_DIRECTION_: Repeat the lines that follow, leaving nothing out.
.....
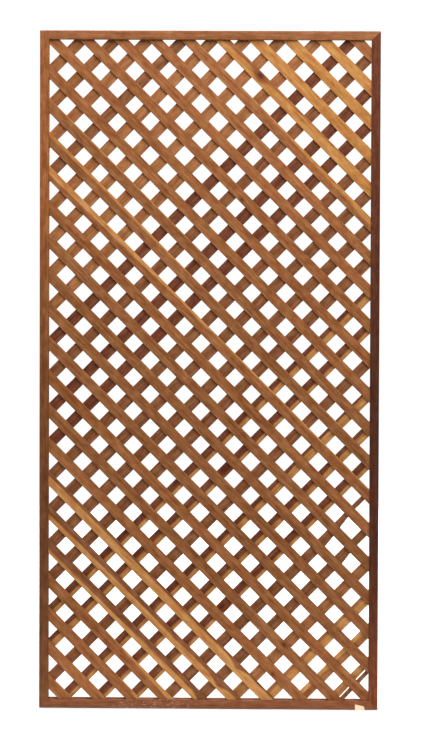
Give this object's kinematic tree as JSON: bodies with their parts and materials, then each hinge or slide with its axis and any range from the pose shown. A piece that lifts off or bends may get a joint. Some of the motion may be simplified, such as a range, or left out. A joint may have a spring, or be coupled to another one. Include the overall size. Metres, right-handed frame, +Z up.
{
  "type": "lattice panel",
  "caption": "Framed wood lattice panel: a mitred, grooved frame round two crossing layers of diagonal laths, for fences, screens and climbing plants.",
  "frame": {"origin": "middle of the bottom rail's underside, at the middle of the panel's depth", "axes": "+Z up along the stiles, +X to the right seen from the front, -Y out of the front, where the laths run down to the right"},
  "size_m": [1.2192, 0.0382, 2.4384],
  "materials": {
    "frame_wood": "planed, stained warm reddish brown, satin",
    "dark_frame_wood": "planed heartwood, dark reddish brown, satin",
    "brown_lath_wood": "sawn, warm medium brown, matte",
    "light_lath_wood": "sawn, light reddish brown, matte",
    "golden_lath_wood": "sawn sapwood, golden, matte",
    "dark_lath_wood": "sawn heartwood, dark reddish brown, matte",
    "zinc_steel": "zinc plated, dull"
  },
  "bodies": {
    "root": {"back_lath_01": "brown_lath_wood", "back_lath_02": "brown_lath_wood", "back_lath_03": "brown_lath_wood", "back_lath_04": "brown_lath_wood", "back_lath_05": "brown_lath_wood", "back_lath_06": "brown_lath_wood", "back_lath_07": "dark_lath_wood", "back_lath_08": "dark_lath_wood", "back_lath_10": "brown_lath_wood", "back_lath_11": "dark_lath_wood", "back_lath_12": "dark_lath_wood", "back_lath_13": "brown_lath_wood", "back_lath_14": "brown_lath_wood", "back_lath_15": "brown_lath_wood", "back_lath_16": "brown_lath_wood", "back_lath_17": "dark_lath_wood", "back_lath_18": "dark_lath_wood", "back_lath_20": "dark_lath_wood", "back_lath_21": "light_lath_wood", "back_lath_22": "light_lath_wood", "back_lath_23": "light_lath_wood", "back_lath_24": "light_lath_wood", "back_lath_25": "brown_lath_wood", "back_lath_26": "light_lath_wood", "back_lath_27": "brown_lath_wood", "bottom_rail": "frame_wood", "front_lath_03": "brown_lath_wood", "front_lath_04": "brown_lath_wood", "front_lath_05": "brown_lath_wood", "front_lath_06": "golden_lath_wood", "front_lath_07": "golden_lath_wood", "front_lath_08": "brown_lath_wood", "front_lath_09": "brown_lath_wood", "front_lath_10": "brown_lath_wood", "front_lath_11": "brown_lath_wood", "front_lath_12": "brown_lath_wood", "front_lath_13": "brown_lath_wood", "front_lath_14": "brown_lath_wood", "front_lath_15": "brown_lath_wood", "front_lath_16": "brown_lath_wood", "front_lath_17": "brown_lath_wood", "front_lath_18": "brown_lath_wood", "front_lath_19": "brown_lath_wood", "front_lath_21": "light_lath_wood", "front_lath_22": "light_lath_wood", "front_lath_23": "light_lath_wood", "front_lath_24": "light_lath_wood", "front_lath_25": "golden_lath_wood", "front_lath_26": "golden_lath_wood", "front_lath_27": "golden_lath_wood", "left_stile": "frame_wood", "lower_left_corner_laths": "brown_lath_wood", "mitre_fastener_lower_left": "zinc_steel", "mitre_fastener_lower_right": "zinc_steel", "mitre_fastener_upper_left": "zinc_steel", "mitre_fastener_upper_right": "zinc_steel", "right_stile": "dark_frame_wood", "top_rail": "frame_wood", "upper_left_corner_laths": "brown_lath_wood", "upper_right_corner_laths": "brown_lath_wood"}
  },
  "joints": []
}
.....
_RESPONSE_:
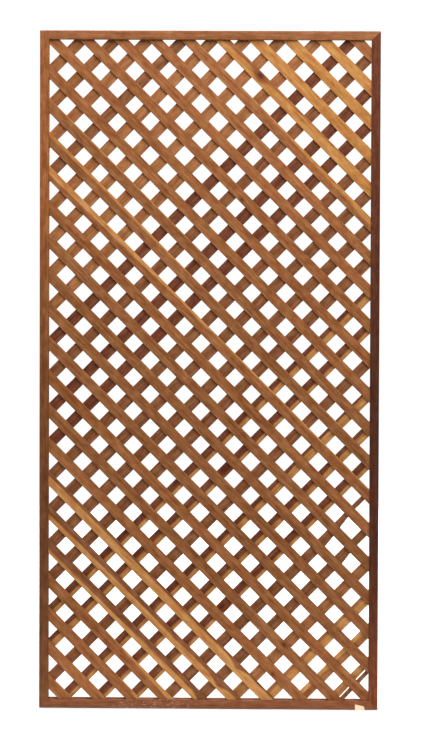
Give this object's kinematic tree as JSON: bodies with their parts and materials, then each hinge or slide with its axis and any range from the pose shown. A piece that lifts off or bends may get a joint. Some of the motion may be simplified, such as a range, or left out. A joint may have a spring, or be coupled to another one. Include the overall size. Metres, right-handed frame, +Z up.
{
  "type": "lattice panel",
  "caption": "Framed wood lattice panel: a mitred, grooved frame round two crossing layers of diagonal laths, for fences, screens and climbing plants.",
  "frame": {"origin": "middle of the bottom rail's underside, at the middle of the panel's depth", "axes": "+Z up along the stiles, +X to the right seen from the front, -Y out of the front, where the laths run down to the right"},
  "size_m": [1.2192, 0.0382, 2.4384],
  "materials": {
    "frame_wood": "planed, stained warm reddish brown, satin",
    "dark_frame_wood": "planed heartwood, dark reddish brown, satin",
    "brown_lath_wood": "sawn, warm medium brown, matte",
    "light_lath_wood": "sawn, light reddish brown, matte",
    "golden_lath_wood": "sawn sapwood, golden, matte",
    "dark_lath_wood": "sawn heartwood, dark reddish brown, matte",
    "zinc_steel": "zinc plated, dull"
  },
  "bodies": {
    "root": {"back_lath_01": "brown_lath_wood", "back_lath_02": "brown_lath_wood", "back_lath_03": "brown_lath_wood", "back_lath_04": "brown_lath_wood", "back_lath_05": "brown_lath_wood", "back_lath_06": "brown_lath_wood", "back_lath_07": "dark_lath_wood", "back_lath_08": "dark_lath_wood", "back_lath_10": "brown_lath_wood", "back_lath_11": "dark_lath_wood", "back_lath_12": "dark_lath_wood", "back_lath_13": "brown_lath_wood", "back_lath_14": "brown_lath_wood", "back_lath_15": "brown_lath_wood", "back_lath_16": "brown_lath_wood", "back_lath_17": "dark_lath_wood", "back_lath_18": "dark_lath_wood", "back_lath_20": "dark_lath_wood", "back_lath_21": "light_lath_wood", "back_lath_22": "light_lath_wood", "back_lath_23": "light_lath_wood", "back_lath_24": "light_lath_wood", "back_lath_25": "brown_lath_wood", "back_lath_26": "light_lath_wood", "back_lath_27": "brown_lath_wood", "bottom_rail": "frame_wood", "front_lath_03": "brown_lath_wood", "front_lath_04": "brown_lath_wood", "front_lath_05": "brown_lath_wood", "front_lath_06": "golden_lath_wood", "front_lath_07": "golden_lath_wood", "front_lath_08": "brown_lath_wood", "front_lath_09": "brown_lath_wood", "front_lath_10": "brown_lath_wood", "front_lath_11": "brown_lath_wood", "front_lath_12": "brown_lath_wood", "front_lath_13": "brown_lath_wood", "front_lath_14": "brown_lath_wood", "front_lath_15": "brown_lath_wood", "front_lath_16": "brown_lath_wood", "front_lath_17": "brown_lath_wood", "front_lath_18": "brown_lath_wood", "front_lath_19": "brown_lath_wood", "front_lath_21": "light_lath_wood", "front_lath_22": "light_lath_wood", "front_lath_23": "light_lath_wood", "front_lath_24": "light_lath_wood", "front_lath_25": "golden_lath_wood", "front_lath_26": "golden_lath_wood", "front_lath_27": "golden_lath_wood", "left_stile": "frame_wood", "lower_left_corner_laths": "brown_lath_wood", "mitre_fastener_lower_left": "zinc_steel", "mitre_fastener_lower_right": "zinc_steel", "mitre_fastener_upper_left": "zinc_steel", "mitre_fastener_upper_right": "zinc_steel", "right_stile": "dark_frame_wood", "top_rail": "frame_wood", "upper_left_corner_laths": "brown_lath_wood", "upper_right_corner_laths": "brown_lath_wood"}
  },
  "joints": []
}